Hal ini terlihat dari tidak adanya reaksi dari pihak-pihak terkait; katakanlah
Pemerintah Daerah c.q. Dinas Pendidikan atau Perpustakaan Daerah, baik tingkat
provinsi maupun kabupaten/kota. Padahal, harapan besar dari penyelenggaraan
penghargaan bahasa dan sastra ini ialah buku-buku yang terpilih (terbaik)
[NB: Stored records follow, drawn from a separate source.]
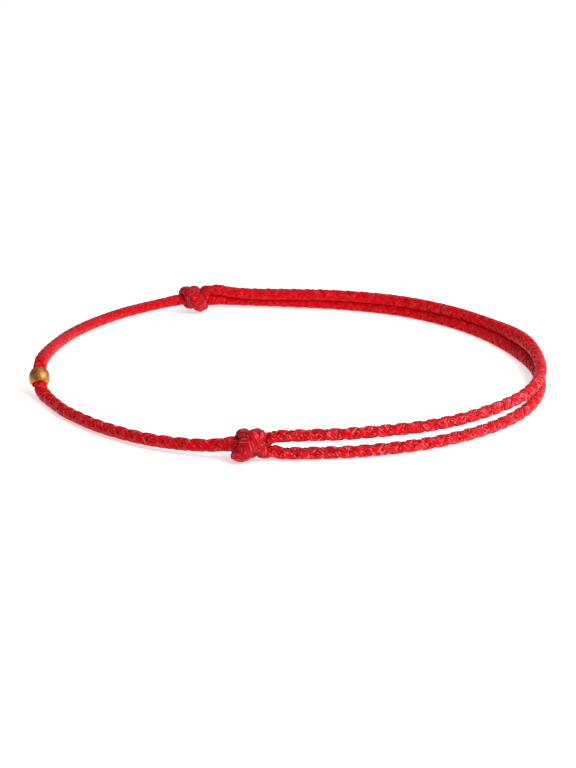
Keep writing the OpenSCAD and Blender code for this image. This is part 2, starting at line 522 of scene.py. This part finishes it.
def plan_point(angle, outward, height):
    """Point on the loop's line at an angle in degrees, in millimetres."""
    place = (angle + 180) / PLAN_STEP
    first = math.floor(place)
    near = [PLAN_REACH[(first + k) % len(PLAN_REACH)] for k in (-1, 0, 1, 2)]
    reach = bend(*near, place - first) + outward
    turn = math.radians(angle)
    x = PLAN_MIDDLE[0] + reach * math.cos(turn)
    y = PLAN_MIDDLE[1] + reach * math.sin(turn)
    return np.array([x, y, height])


def heading(angle):
    """Direction of the loop's line at an angle, in radians from +X."""
    step = plan_point(angle + 1, 0, 0) - plan_point(angle - 1, 0, 0)
    return math.atan2(step[1], step[0])


def unit(vectors):
    """Vectors of length one."""
    return vectors / np.linalg.norm(vectors, axis=-1, keepdims=True)


def knot_stretch(at, up, way, rise, side, rows):
    """Line of a knot's cord, which way is up on it, and how far it is on the outer layer of turns.

    The knot runs on round the loop where way is 1, and starts above the passing cord where rise is 1.
    A side of -1 mirrors its turns.
    """
    route = curve(KNOT_ROUTE[:rows])
    along = way * route[:, 0] * (KNOT_CORD_W + CLEARANCE)
    turn = np.radians(route[:, 1])
    reach = FIRST_LAYER_R + route[:, 2] * (KNOT_CORD_T + CLEARANCE)
    off = np.stack([0 * turn, -side * np.sin(turn), rise * np.cos(turn)], axis=1)
    ahead = heading(at)
    cos, sin = math.cos(ahead), math.sin(ahead)
    axes = np.array([[cos, sin, 0], [-sin, cos, 0], [0, 0, 1]])
    line = plan_point(at, 0, up) + (off * reach[:, None] + np.outer(along, (1, 0, 0))) @ axes
    return line, rise * off @ axes, np.clip(route[:, 2], 0, 1)


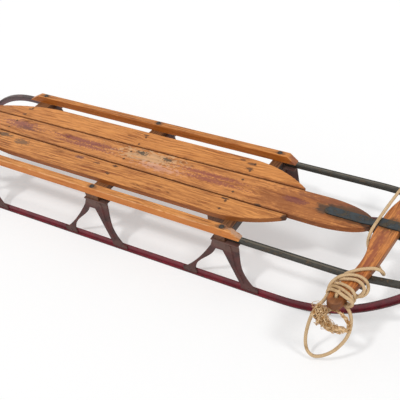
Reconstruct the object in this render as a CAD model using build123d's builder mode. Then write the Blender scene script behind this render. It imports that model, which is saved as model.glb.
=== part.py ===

kemudian dijadikan buku bacaan “wajib” bagi siswa di sekolah.
Mengapa
buku itu penting untuk bacaan siswa di Yogya? Tak lain karena buku itu ditulis
oleh pengarang Yogya yang tentu dengan semangat ke-Yogya-annya. Melalui buku
bacaan sastra Yogya itu setidaknya siswa akan mendapat gambaran tentang
berbagai hal yang berkait dengan budaya dan nilai-nilai lokalitas-spiritualitas
(Yogya). Ambillah satu contoh, misalnya novel Rumah Cinta karya Mustofa
W Hasjim (penerima penghargaan 2009).
Buku (novel)
itu ditulis oleh pengarang asli Yogya (Kotagede) dan berbicara tentang
aspek-aspek spiritual di balik peristiwa gempa bumi yang melanda Yogya pada 27
Mei 2006. Bahkan novel itu tidak sekadar berisi rekaman dokumentasi fakta-fakta
yang terjadi pada saat gempa, tetapi juga mengurai kegetiran hidup yang
dirasakan oleh sebagian masyarakat yang menjadi korban gempa. Dan yang lebih
penting lagi, novel ini mencoba memberikan alternatif solusi, menawarkan
hal-hal yang lebih dalam di balik peristiwa dan fakta yang terjadi, dan
menyarankan betapa pentingnya memperhatikan nilai-nilai dan makna kemanusiaan.
Nah,
bukankah buku (novel) semacam itu penting untuk bacaan siswa? Paling tidak,
setelah membaca (mengapresiasi) novel itu, siswa akan lebih memahami arti hidup
ini dan dapat memetik pelajaran yang menyadarkan nurani dan rasa
kemanusiaannya: betapa hidup ini pahit dan karenanya harus diperjuangkan dengan
penuh keimanan. Walau agak berbeda, pelajaran yang sama juga dapat dipetik dari
novel Mahabbah Rindu (penerima penghargaan 2008) karya Abidah El
Khalieqy. Seperti halnya novel Rumah Cinta yang berpretensi sebagai Pembangkit
Semangat, novel Mahabbah Rindu juga berpretensi sebagai “Pencarian
Kebenaran Iman.” Hal serupa juga tampak pada buku kumpulan cerpen Sepotong Bibir Paling Indah di Dunia (penerima
penghargaan 2010) karya Agus Noor dan novel Sang
Nyai (penerima penghargaan 2012) karya Budi Sardjono.
Untuk itulah,
tidak salah jika buku-buku “penerima penghargaan” itu pantas menjadi bacaan
penting bagi siswa (SLTP/SLTA) di Yogya. Maka, tidak salah pula jika kegiatan
penghargaan sastra ini ditindaklanjuti oleh Pemda dengan cara disertakannya
karya pemenang itu sebagai salah satu buku terpilih ketika ada (proyek)
pengadaan (penerbitan) buku untuk sekolah. Tindak lanjut ini penting sebagai
bukti keseriusan Pemda (bidang pendidikan) dalam mewujudkan generasi yang
berkarakter dan bermartabat. Bukankah sampai hari ini kita tetap yakin bahwa
sastra merupakan salah satu dari tiga jalan “pencarian kebenaran” selain
filsafat dan agama? ***
Dimuat harian Bernas Jogja, 31 Juli 2013.